As I pointed out in this space last week, if Colorado and Colorado Springs continue their historic growth rates for the next 83 years, in 2100 we'll be a sprawling city of 6 million people in a state of 34 million inhabitants.
That's not a cheerful prospect. Such growth will irrevocably change the city and the state, and there's not much we can do about it, short of seceding from the Union, securing our extensive borders and limiting families to 1.4 children.
Distasteful as it may seem to many, He Whose Name Must Not Be Spoken is the president. If this unfortunate turn of events fills you with dread, anguish and disbelief, it's still only four years.
It could be worse — how'd you like to be drug billionaire El Chapo, looking at life in the slam? Four years? C'mon, we can do that sitting on our hands.
We're prisoners of fate and circumstance, so rather than obsess over the feral billionaires who now run things, let's work on creating a better future for our state and city.
[pullquote-1] I know — you think I'm going to go all sustainability on you. Sure, it makes sense to rip up your lawn and plant a vegetable garden, garage your car and bike it, put up roof solar, turn the thermostat way down in the winter and eschew air conditioning in the summer, and lower your carbon footprint whenever possible.
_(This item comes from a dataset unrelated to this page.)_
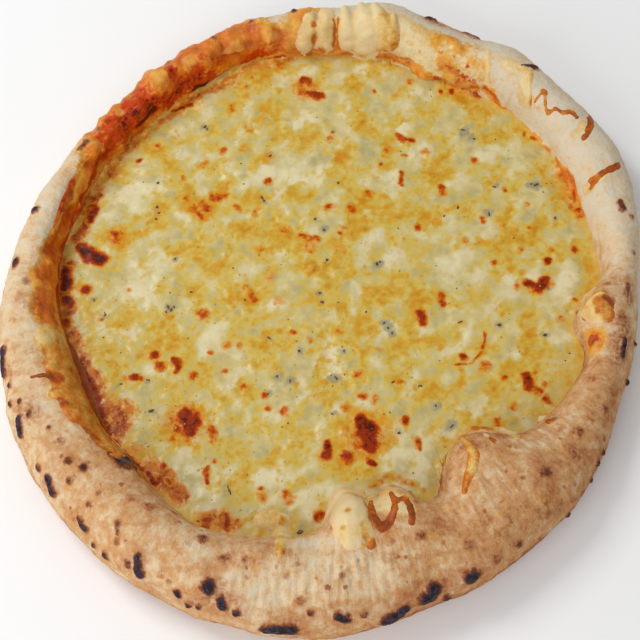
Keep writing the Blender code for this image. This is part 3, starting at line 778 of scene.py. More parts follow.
# Browned blisters: 1 is nearly black, 0.75 red-brown, 0.5 orange
TOAST_MARKS = (
    (1.0, (184, 414, 14), (190, 420, 24), (190, 430, 18)), (0.6, (186, 424, 42)),
    (1.0, (361, 421, 16), (367, 432, 28), (372, 444, 18)), (0.6, (366, 434, 48)),
    (0.9, (328, 445, 10), (326, 456, 13)), (0.9, (346, 458, 15)),
    (0.85, (367, 461, 9), (375, 464, 8)), (0.85, (405, 420, 11)),
    (0.6, (416, 438, 8), (418, 447, 8)), (0.65, (363, 396, 9)), (0.65, (374, 399, 10)),
    (0.55, (401, 383, 8)), (0.5, (346, 408, 12)), (0.9, (421, 314, 13), (424, 322, 9)),
    (0.75, (440, 296, 13), (443, 304, 9)), (0.95, (527, 282, 9), (537, 289, 14), (546, 279, 10)),
    (0.6, (517, 285, 10)), (0.6, (551, 283, 9)), (0.9, (547, 261, 10)),
    (0.9, (526, 376, 11), (530, 385, 14)), (0.75, (538, 391, 10)),
    (0.75, (545, 397, 9), (550, 403, 8)), (0.85, (504, 377, 7)), (0.65, (543, 384, 8)),
    (0.7, (484, 334, 3), (484, 345, 3), (478, 356, 3), (470, 363, 4), (456, 364, 4)),
    (0.8, (463, 357, 9)), (0.95, (302, 80, 9), (309, 82, 10)),
    (0.95, (309, 93, 8), (319, 96, 12)), (0.55, (306, 88, 30)),
    (0.75, (396, 135, 6), (404, 140, 9)), (0.85, (411, 140, 8)),
    (0.75, (401, 173, 6), (401, 184, 6)), (0.7, (440, 187, 7), (443, 194, 9)),
    (0.65, (369, 194, 10)), (0.65, (344, 226, 8)), (0.6, (351, 208, 14)), (0.75, (419, 227, 10)),
    (0.6, (483, 220, 8)), (0.6, (502, 225, 7)), (0.65, (529, 228, 6)), (0.6, (527, 204, 7)),
    (0.75, (575, 249, 10)), (0.65, (202, 314, 14)), (0.6, (246, 286, 8), (254, 300, 10)),
    (0.8, (155, 355, 12)), (0.8, (160, 366, 11)), (0.8, (175, 361, 9)),
    (0.9, (132, 377, 11), (142, 379, 7)), (0.65, (194, 376, 10)), (0.5, (226, 346, 10)),
    (0.6, (244, 387, 10)), (0.65, (265, 395, 9)), (0.6, (267, 408, 8)), (0.65, (284, 411, 11)),
    (0.65, (212, 428, 8), (213, 440, 7)), (0.6, (212, 462, 8)), (0.6, (288, 496, 14)),
    (0.8, (139, 160, 7)), (0.85, (158, 146, 7)), (0.6, (223, 151, 11)), (0.6, (183, 179, 8)),
    (0.6, (185, 199, 9)), (0.7, (215, 198, 13), (225, 195, 9)), (0.6, (202, 210, 26)),
    (0.65, (237, 208, 9)), (0.6, (254, 213, 8)), (0.7, (268, 181, 9)), (0.65, (293, 332, 8)),
    (0.6, (357, 374, 12)), (0.9, (93, 208, 12), (90, 222, 10)), (0.9, (117, 236, 10)),
    (0.6, (117, 236, 22)), (1.1, (82, 248, 14), (90, 256, 18), (101, 260, 14)),
    (1.1, (66, 270, 12), (67, 286, 14)), (1.1, (68, 302, 15)), (0.75, (86, 290, 14)),
    (0.85, (67, 322, 13)), (0.6, (340, 232, 7)),
    (0.42, (370, 486, 6), (380, 479, 8), (392, 476, 8), (404, 479, 8), (412, 486, 6)),
    (0.5, (280, 66, 18)), (0.6, (247, 86, 9)), (0.55, (252, 77, 9)),
    (0.8, (189, 105, 8), (174, 111, 7)), (0.6, (397, 63, 8)), (0.55, (410, 81, 11)),
    (0.6, (374, 91, 7)), (0.9, (452, 91, 8)), (0.75, (442, 92, 7)), (0.6, (332, 132, 6)),
    (0.55, (388, 149, 9)), (0.55, (425, 152, 11)), (0.5, (405, 155, 7)), (0.7, (524, 133, 7)),
    (0.7, (534, 138, 7)), (0.65, (561, 164, 8)), (0.75, (577, 210, 9)), (0.8, (319, 515, 12)),
    (0.75, (205, 470, 8), (206, 482, 6)), (0.8, (163, 466, 10)), (0.75, (168, 481, 9)),
    (0.65, (496, 421, 7), (499, 428, 6)), (0.6, (535, 372, 6)), (0.6, (485, 367, 14)),
    (0.55, (513, 407, 10)), (0.7, (262, 488, 6)), (0.7, (231, 419, 6)),
    (0.8, (180, 362, 8), (176, 372, 6)), (0.6, (330, 206, 12)), (0.6, (312, 250, 8)),
    (0.65, (300, 236, 8), (318, 240, 7)), (0.55, (285, 230, 12)), (0.5, (262, 250, 12)),
    (0.6, (210, 352, 7)), (0.6, (225, 372, 8)), (0.5, (340, 330, 9)), (0.55, (380, 350, 8)),
    (0.55, (465, 240, 9)), (0.55, (520, 250, 8)), (0.6, (493, 262, 8)), (0.55, (560, 320, 8)),
    (0.5, (575, 300, 8)), (0.6, (380, 165, 7)), (0.55, (475, 160, 9)), (0.55, (505, 190, 7)),
    (0.55, (550, 250, 7)), (0.55, (250, 130, 9)), (0.6, (232, 108, 8)), (0.5, (205, 165, 9)),
    (0.6, (128, 290, 6)), (0.55, (100, 320, 7)), (0.5, (240, 345, 8)), (0.5, (310, 340, 8)),
)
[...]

Alas, such behavior will only encourage more people to settle here, thereby negating any local environmental or social benefit.
Our goal: make our city and state unattractive. It won't be easy, but it can be done. Look at Detroit, which managed to lose half its population in a few decades, despite trying its best to retain them.
So here's an eight-step program to make Colorado the lamest state in the nation!
• Immediately enact a radically progressive state income tax, 50 percent on incomes above $300,000. No more doctors, attorneys, successful small businesses or wealthy entrepreneurs. Good riddance to all of you!
• Institute a confiscatory state property tax on second homes. Too bad, Vail, Aspen, Breckenridge, but we need the revenue. And if the richies depart en masse and abandon their luxo homes, we'll have plenty of state-owned affordable housing units.
• Abolish the Colorado Department of Transportation. No more billion-dollar highway maintenance bills. Who needs roads? They're just for tourists and business travel, and we need to cut down on both.
• No more unsightly cell phone towers. We're all going to be a lot poorer, so let's get rid of our phone bills — it'll give us more time to cultivate our vegetable gardens and repair our aging vehicles.
• Support a state-funded genetic engineering initiative to create larger, more vicious and more intelligent mountain lions, wolves and reintroduced grizzly bears. That'll keep hikers, mountain bikers and recreationists out of our treasured wildlands!
• Stop fluoridating our drinking water. Since we won't have any more dentists, that'll give us a toothless, shabby Deliverance vibe.
• Close Denver International Airport, and all other commercial airports. We shouldn't be travel enablers, encouraging potential new residents to check out the state. Colorado needs to be inaccessible, dangerous and inhospitable.
• Finally, don't be nice to visitors and new residents. Work on your menacing glare, carry your sidearm openly and force cars with out-of-state plates off the road.
None of this will be easy, and we'll need help from Washington. Somehow, the president will have to find funds in the federal budget to supplant our lost revenue as we transition from the most to the least desirable state.
So here's a suggestion. The president should immediately pardon Joaquín Guzmán (aka El Chapo), in consideration of the immediate payment of a fine of $2 billion. After all, Guzman is merely the CEO of a successful business enterprise, like Lehman Brothers or Volkswagen — why should he be singled out for such harsh treatment?
The fine would be used to establish the Colorado poverty mitigation fund, which we'll definitely need in the years to come.
Meanwhile, El Chapo would be an amazing director of the Drug Enforcement Agency and/or Chief Wall Builder. Choosing him would be a vital first step in making America ... oh, well.